Fortunately, fewer Rwandan children are ending up at the health center in need of the intensive treatment Elie received. With the pneumococcal conjugate vaccine, children are now better protected against pneumonia, meningitis and sepsis.
In 2009, Rwanda, with financing from the Global Vaccine Initiative and support from development partners, became one of the first countries in sub-Saharan Africa to introduce this new vaccine as part of an ambitious national plan to reduce child mortality.
In the past 20 years, Rwanda has built a formidable primary health care system that has reduced child mortality by almost half. According to the government’s figures, released in February 2012, under-five mortality has fallen from 152 deaths per 1,000 live births to 76 in 2010. Not only is Rwanda set to meet the Millennium Development Goal on reducing child mortality, but it may exceed it.
The success can, in part, be attributed to the country's ambitious roll-out of ten vaccines as part of its routine immunization services. These include the new rotavirus vaccine, which protects against diarrhea—a disease that accounts for about 1/5 of all childhood deaths in Rwanda. Launched by the Rwanda Ministry of Health just a week earlier, the rotavirus vaccine is now being rolled out across the country.
“The introduction of the new vaccines, as well as the emphasis on strengthening the whole health system, as well as working intimately at the local level through the community health care centers, village committees and through district hospitals, has been a magic recipe for child survival,” explained UNICEF Representative in Rwanda Noala Skinner.
Bonheur Ukakjusuve, director at Rutonde Primary Health Centre, is proud of her country’s success in public health. “We now have more time to focus on investing in prevention and working with the community health workers to make sure they can more easily identify and treat the symptoms of these types of illnesses,” she said.
Across the country, there are 60,000 community health workers, four for each of the country’s 15,000 villages, all trained and equipped to deliver basic health care to the remotest homes and poorest families.
Monique Laminba has made the hour-long walk from her village to restock her supplies of basic medicines.

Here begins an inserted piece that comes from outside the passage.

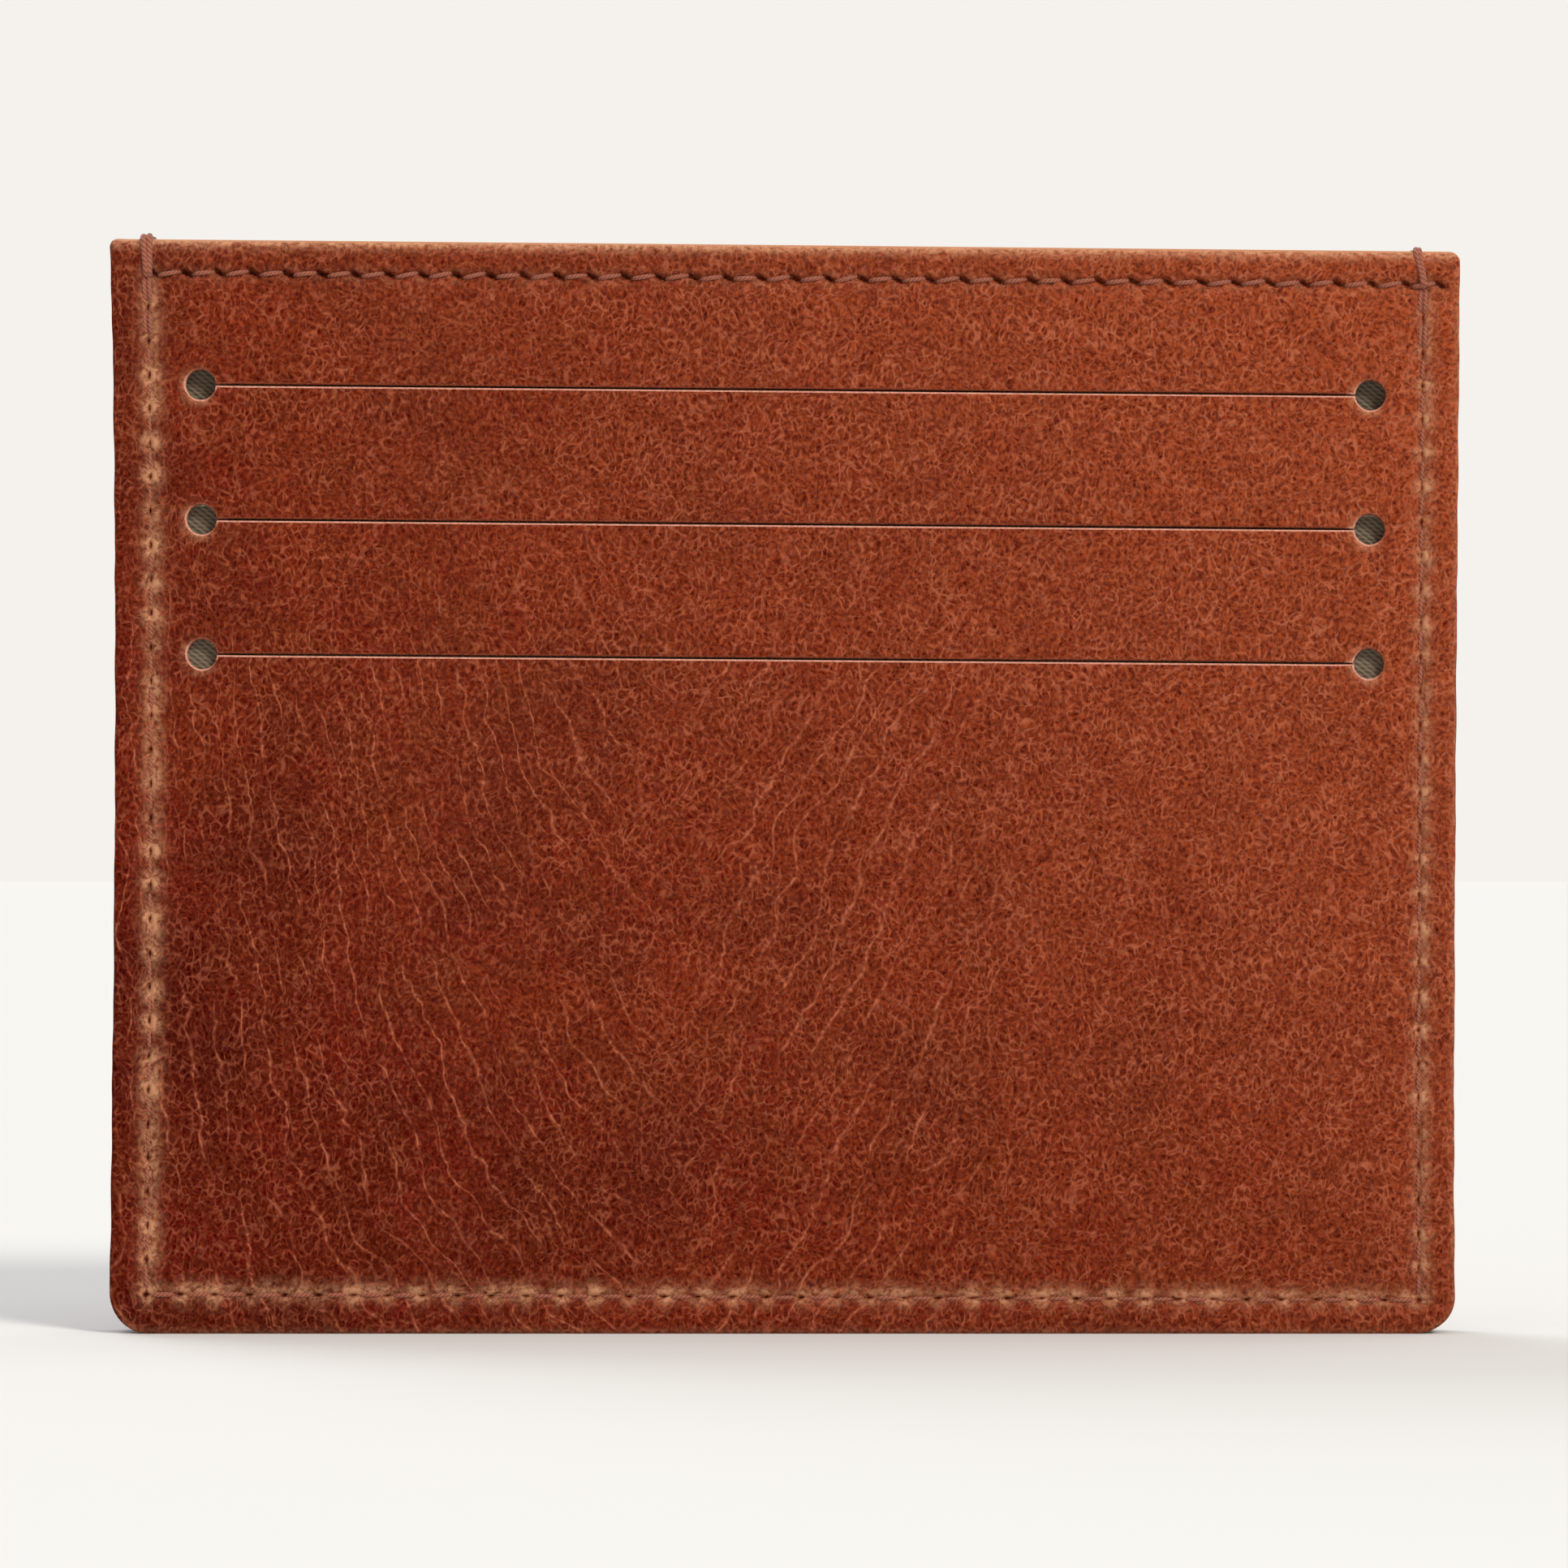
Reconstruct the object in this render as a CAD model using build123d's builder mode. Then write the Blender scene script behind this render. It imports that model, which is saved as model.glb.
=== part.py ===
"""A flat sewn card holder: two leather panels with three card slits each, cotton linings and a main pocket.

Millimetres. X runs along the width and Z up to the mouth of the main pocket. The front panel faces -Y.
The origin is the middle of the bottom edge, halfway through the thickness.
"""

import os

from build123d import *

# Driving dimensions
WIDTH = 100.0  # side edge to side edge
HEIGHT = 81.0  # bottom edge to mouth
BOTTOM_CORNER = 3.0  # radius of the two bottom corners
TOP_CORNER = 0.8  # radius of the two corners beside the mouth

LEATHER = 1.1  # thickness of a leather panel
LINING = 0.25  # thickness of the cotton lining
POCKET_GAP = 1.6  # free depth of the main pocket, and the thickness of the seam fillers
LINING_SETBACK = 0.5  # how far a lining's top edge stays below the mouth

CARD_WIDTH = 85.6  # ID-1 bank card
FIRST_SLIT_DROP = 10.8  # top slit below the mouth
SLIT_PITCH = 10.0
SLIT_GAP = 0.3
RELIEF_RADIUS = 1.1  # punched hole that ends a slit
SLOT_DEPTH = 48.0  # from a slit down to the bottom of its slot
BOND_WIDTH = 3.6  # glued height at the top of a lining
BOND_CLEARANCE = 1.0  # from a slit up to the glue above it

THREAD = 0.35
GROOVE_WIDTH = 0.5
GROOVE_DEPTH = 0.4  # the thread lies just below the leather's face
SEAM_INSET = 2.7  # perimeter seam from the side and bottom edges
MOUTH_SEAM_DROP = 2.5  # mouth seam below the mouth
STITCH = 2.5  # nominal stitch length
FILLER_WIDTH = 3.7

# Sizes that follow from them
SLIT_LENGTH = CARD_WIDTH + 1.3  # between the centres of the relief holes
SLIT_HEIGHTS = [HEIGHT - FIRST_SLIT_DROP - SLIT_PITCH * i for i in range(3)]
NEEDLE_HOLE_RADIUS = 0.72 * THREAD + 0.01  # just clears the corners of the square thread
SEAM_X = WIDTH / 2 - SEAM_INSET
MOUTH_SEAM_Z = HEIGHT - MOUTH_SEAM_DROP
MOUTH_SEAM_X = SEAM_X - STITCH / 2

# Distances from the middle plane to the inner face of each layer
UPPER_LINING_AT = POCKET_GAP / 2
MIDDLE_LINING_AT = UPPER_LINING_AT + LINING
LOWER_LINING_AT = MIDDLE_LINING_AT + LINING
PANEL_AT = LOWER_LINING_AT + LINING
OUTER_FACE_AT = PANEL_AT + LEATHER
THREAD_AT = OUTER_FACE_AT - GROOVE_DEPTH  # floor of the stitch groove

SIDES = {"front": 1, "back": -1}  # how Plane.XZ, whose normal is -Y, is offset


def stitch_places(start, end):
    """Needle holes from start to end, both included, evenly spaced near the nominal stitch."""
    count = round(abs(end - start) / STITCH)
    return [start + (end - start) * i / count for i in range(count + 1)]


SIDE_HOLES_Z = stitch_places(SEAM_INSET, MOUTH_SEAM_Z)
BOTTOM_HOLES_X = stitch_places(-SEAM_X, SEAM_X)
MOUTH_HOLES_X = stitch_places(-MOUTH_SEAM_X, MOUTH_SEAM_X)
PERIMETER_HOLES = (
    [(-SEAM_X, z) for z in SIDE_HOLES_Z]
    + [(SEAM_X, z) for z in SIDE_HOLES_Z]
    + [(x, SEAM_INSET) for x in BOTTOM_HOLES_X[1:-1]]
)
MOUTH_HOLES = [(x, MOUTH_SEAM_Z) for x in MOUTH_HOLES_X]


def layer_plane(side, distance):
    """The XZ plane at that distance from the middle plane, on the front or the back half."""
    return Plane.XZ.offset(SIDES[side] * distance)


def outline(low, high, corner=BOTTOM_CORNER, top_corner=0.0):
    """A rectangle over the full width from low to high, with its corners rounded."""
    with Locations((0, (low + high) / 2)):
        Rectangle(WIDTH, high - low)
    if corner:
        fillet(vertices().group_by(Axis.Y)[0], corner)
    if top_corner:
        fillet(vertices().group_by(Axis.Y)[-1], top_corner)


def needle_holes(low, high, mouth_too=False):
    """Punches the needle holes that fall between two heights in the sketch."""
    margin = NEEDLE_HOLE_RADIUS + 0.1
    holes = PERIMETER_HOLES + (MOUTH_HOLES if mouth_too else [])
    inside = [(x, z) for x, z in holes if low + margin < z < high - margin]
    if inside:
        with Locations(*inside):
            Circle(NEEDLE_HOLE_RADIUS, mode=Mode.SUBTRACT)


def leather_panel(side):
    """One leather panel: three slits that end in punched holes, stitch grooves and needle holes."""
    with BuildPart() as panel:
        with BuildSketch(layer_plane(side, PANEL_AT)):
            outline(0, HEIGHT, top_corner=TOP_CORNER)
            with Locations(*[(0, z) for z in SLIT_HEIGHTS]):
                Rectangle(SLIT_LENGTH, SLIT_GAP, mode=Mode.SUBTRACT)
                with GridLocations(SLIT_LENGTH, 0, 2, 1):
                    Circle(RELIEF_RADIUS, mode=Mode.SUBTRACT)
            needle_holes(0, HEIGHT, mouth_too=True)
        extrude(amount=SIDES[side] * LEATHER)
        with BuildSketch(layer_plane(side, THREAD_AT)):
            for x in (-SEAM_X, SEAM_X):
                low = SEAM_INSET - GROOVE_WIDTH / 2
                with Locations((x, (low + HEIGHT) / 2)):
                    Rectangle(GROOVE_WIDTH, HEIGHT - low)
            with Locations((0, SEAM_INSET)):
                Rectangle(2 * SEAM_X, GROOVE_WIDTH)
            with Locations((0, MOUTH_SEAM_Z)):
                Rectangle(2 * MOUTH_SEAM_X + GROOVE_WIDTH, GROOVE_WIDTH)
        extrude(amount=SIDES[side] * GROOVE_DEPTH, mode=Mode.SUBTRACT)
    return panel


def flat_layer(side, distance, thickness, low, high, corner=0.0, mouth_too=False):
    """A flat sheet or strip over the full width, with the needle holes that reach it."""
    with BuildPart() as sheet:
        with BuildSketch(layer_plane(side, distance)):
            outline(low, high, corner=corner)
            needle_holes(low, high, mouth_too)
        extrude(amount=SIDES[side] * thickness)
    return sheet


def side_filler(x_sign):
    """The strip between the two halves along one side, with its outer bottom corner rounded."""
    with BuildPart() as strip:
        with BuildSketch(Plane.XZ.offset(-POCKET_GAP / 2)):
            low, high = 0, HEIGHT - LINING_SETBACK
            with Locations((x_sign * (WIDTH - FILLER_WIDTH) / 2, (low + high) / 2)):
                Rectangle(FILLER_WIDTH, high - low)
            outer = Axis.X if x_sign > 0 else Axis((0, 0, 0), (-1, 0, 0))
            fillet(vertices().group_by(Axis.Y)[0].sort_by(outer)[-1], BOTTOM_CORNER)
            needle_holes(low, high)
        extrude(amount=POCKET_GAP)
    return strip


def bottom_filler():
    """The strip between the two halves along the bottom."""
    length = WIDTH - 2 * FILLER_WIDTH
    with BuildPart() as strip:
        with BuildSketch(Plane.XZ.offset(-POCKET_GAP / 2)):
            with Locations((0, FILLER_WIDTH / 2)):
                Rectangle(length, FILLER_WIDTH)
            with Locations(*[(x, SEAM_INSET) for x in BOTTOM_HOLES_X if abs(x) < length / 2]):
                Circle(NEEDLE_HOLE_RADIUS, mode=Mode.SUBTRACT)
        extrude(amount=POCKET_GAP)
    return strip


def sewn_run(plane, places, outer, inner, end_legs=True):
    """One straight run of thread: a bar in the groove with a leg down every needle hole.

    The plane's X runs along the seam and its Y towards the outside. The bar's floor is at outer,
    and the legs reach in to inner, where they meet the other thread.
    """
    with BuildSketch(plane) as profile:
        first, last = places[0], places[-1]
        step = 1 if outer > inner else -1
        with Locations(((first + last) / 2, outer + step * THREAD / 2)):
            Rectangle(abs(last - first) + THREAD, THREAD)
        legs = places if end_legs else places[1:-1]
        with Locations(*[(place, (outer + inner) / 2) for place in legs]):
            Rectangle(THREAD, abs(outer - inner))
    extrude(profile.sketch, amount=THREAD / 2, both=True)


def seam_planes():
    """The planes that cut along the two side seams, the bottom seam and the mouth seam."""
    along_side = [
        Plane(origin=(x, 0, 0), x_dir=(0, 0, 1), z_dir=(1, 0, 0)) for x in (-SEAM_X, SEAM_X)
    ]
    along_bottom = Plane(origin=(0, 0, SEAM_INSET), x_dir=(1, 0, 0), z_dir=(0, 0, -1))
    along_mouth = Plane(origin=(0, 0, MOUTH_SEAM_Z), x_dir=(1, 0, 0), z_dir=(0, 0, -1))
    return along_side, along_bottom, along_mouth


def perimeter_thread(side):
    """The thread that closes both sides and the bottom, seen on one half."""
    along_side, along_bottom, _ = seam_planes()
    sign = SIDES[side]
    with BuildPart() as thread:
        for plane in along_side:
            sewn_run(plane, SIDE_HOLES_Z, sign * THREAD_AT, 0)
        sewn_run(along_bottom, BOTTOM_HOLES_X, sign * THREAD_AT, 0, end_legs=False)
        if side == "front":
            for plane in along_side:
                mouth_wrap(plane)
    return thread


def mouth_wrap(plane):
    """The last stitch of a side seam, taken over the edge of the mouth and down the other face."""
    reach = THREAD_AT + THREAD
    tail = MOUTH_SEAM_Z + THREAD / 2  # touches the end of the back thread
    with BuildSketch(plane) as profile:
        with BuildLine():
            Polyline(
                (MOUTH_SEAM_Z, THREAD_AT),
                (HEIGHT, THREAD_AT),
                (HEIGHT, -THREAD_AT),
                (tail, -THREAD_AT),
                (tail, -reach),
                (HEIGHT + THREAD, -reach),
                (HEIGHT + THREAD, reach),
                (MOUTH_SEAM_Z, reach),
                close=True,
            )
        make_face()
    extrude(profile.sketch, amount=THREAD / 2, both=True)


def mouth_thread(side, outer, inner):
    """One of the two threads of a mouth seam, with its bar at outer and its legs ending at inner."""
    _, _, along_mouth = seam_planes()
    with BuildPart() as thread:
        sewn_run(along_mouth, MOUTH_HOLES_X, SIDES[side] * outer, SIDES[side] * inner)
    return thread


def write(name, built):
    """Labels a finished piece and writes it as its own STEP file."""
    built.part.label = name
    export_step(built.part, f"parts/{name}.step")


os.makedirs("parts", exist_ok=True)

lining_top = HEIGHT - LINING_SETBACK
mouth_lock_at = (THREAD_AT + UPPER_LINING_AT) / 2  # where the two mouth threads lock together

for side in SIDES:
    write(f"{side}_panel", leather_panel(side))

    lower_top = SLIT_HEIGHTS[2] + BOND_CLEARANCE + BOND_WIDTH
    lower = flat_layer(side, LOWER_LINING_AT, LINING, 0, lower_top, BOTTOM_CORNER)
    write(f"{side}_lower_slot_lining", lower)

    middle_top = SLIT_HEIGHTS[1] + BOND_CLEARANCE + BOND_WIDTH
    middle_low = SLIT_HEIGHTS[1] - SLOT_DEPTH - BOND_WIDTH / 2
    middle = flat_layer(side, MIDDLE_LINING_AT, LINING, middle_low, middle_top)
    write(f"{side}_middle_slot_lining", middle)

    upper = flat_layer(side, UPPER_LINING_AT, LINING, 0, lining_top, BOTTOM_CORNER, True)
    write(f"{side}_upper_slot_lining", upper)

    tape_low = middle_top - BOND_WIDTH
    tape = flat_layer(side, LOWER_LINING_AT, LINING, tape_low, middle_top)
    write(f"{side}_middle_lining_tape", tape)

    stay_low = SLIT_HEIGHTS[0] + BOND_CLEARANCE + BOND_WIDTH
    stay = flat_layer(side, MIDDLE_LINING_AT, 2 * LINING, stay_low, lining_top, 0.0, True)
    write(f"{side}_mouth_stay_tape", stay)

    needle = mouth_thread(side, THREAD_AT, mouth_lock_at)
    write(f"{side}_mouth_needle_thread", needle)
    bobbin = mouth_thread(side, UPPER_LINING_AT, mouth_lock_at)
    write(f"{side}_mouth_bobbin_thread", bobbin)

write("left_seam_filler", side_filler(-1))
write("right_seam_filler", side_filler(1))
write("bottom_seam_filler", bottom_filler())
write("perimeter_needle_thread", perimeter_thread("front"))
write("perimeter_bobbin_thread", perimeter_thread("back"))
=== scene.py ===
# %% [markdown]
# # A stitched card holder in waxed leather
#
# The holder is a thin sandwich: two leather panels with three card slits each, cotton linings
# behind the slits, filler strips along three sides and a row of stitches that closes it. This
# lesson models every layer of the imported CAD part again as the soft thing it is.

import math

import bpy
import numpy as np
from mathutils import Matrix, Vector


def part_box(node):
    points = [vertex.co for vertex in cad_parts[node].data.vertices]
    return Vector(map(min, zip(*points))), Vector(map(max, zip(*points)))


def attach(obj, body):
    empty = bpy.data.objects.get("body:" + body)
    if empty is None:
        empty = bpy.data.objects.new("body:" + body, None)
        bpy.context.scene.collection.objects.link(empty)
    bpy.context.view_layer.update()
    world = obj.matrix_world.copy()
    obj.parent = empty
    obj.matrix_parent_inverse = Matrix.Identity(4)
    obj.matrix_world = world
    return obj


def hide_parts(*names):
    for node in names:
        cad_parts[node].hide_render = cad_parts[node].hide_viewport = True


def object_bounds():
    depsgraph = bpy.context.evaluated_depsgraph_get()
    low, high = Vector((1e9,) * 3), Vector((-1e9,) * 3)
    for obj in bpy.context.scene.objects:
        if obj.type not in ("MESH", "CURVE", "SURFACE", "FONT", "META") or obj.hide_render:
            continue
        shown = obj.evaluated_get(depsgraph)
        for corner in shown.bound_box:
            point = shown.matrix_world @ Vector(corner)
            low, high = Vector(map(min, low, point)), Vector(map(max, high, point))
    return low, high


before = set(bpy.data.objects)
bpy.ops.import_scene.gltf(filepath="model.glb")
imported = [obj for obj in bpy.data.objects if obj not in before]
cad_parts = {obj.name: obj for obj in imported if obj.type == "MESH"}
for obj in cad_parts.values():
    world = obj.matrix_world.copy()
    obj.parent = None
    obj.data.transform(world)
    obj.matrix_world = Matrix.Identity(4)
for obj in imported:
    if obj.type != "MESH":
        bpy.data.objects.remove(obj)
cad_box = [list(corner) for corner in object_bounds()]
print("CAD box in metres:", cad_box)

# %% [markdown]
# ## Sizes
#
# Everything is worked out in millimetres and written to a mesh in metres. X runs along the
# width, Z up to the mouth, and the front panel faces -Y. Each layer is placed by how far its
# inner face lies from the middle of the sandwich.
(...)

She was elected six years ago by her village to serve as community health worker; she is now available 24 hours to help her neighbors when they are sick.
Moise, just two years old, has been sick with diarrhea. His mother came to see Laminba about his condition and now, a day later, she is making a house call to see if he is feeling better. She carefully mixes a packet of oral rehydration salts (ORS) with safe water and gets him to take slow sips. She also gives Moise’s mother zinc tablets to administer to Moise over the coming week. Zinc and ORS quickly rehydrate children and help them recover.
Laminba knows she and other health workers are having an impact. “We very rarely see a child now die in their home,” she said.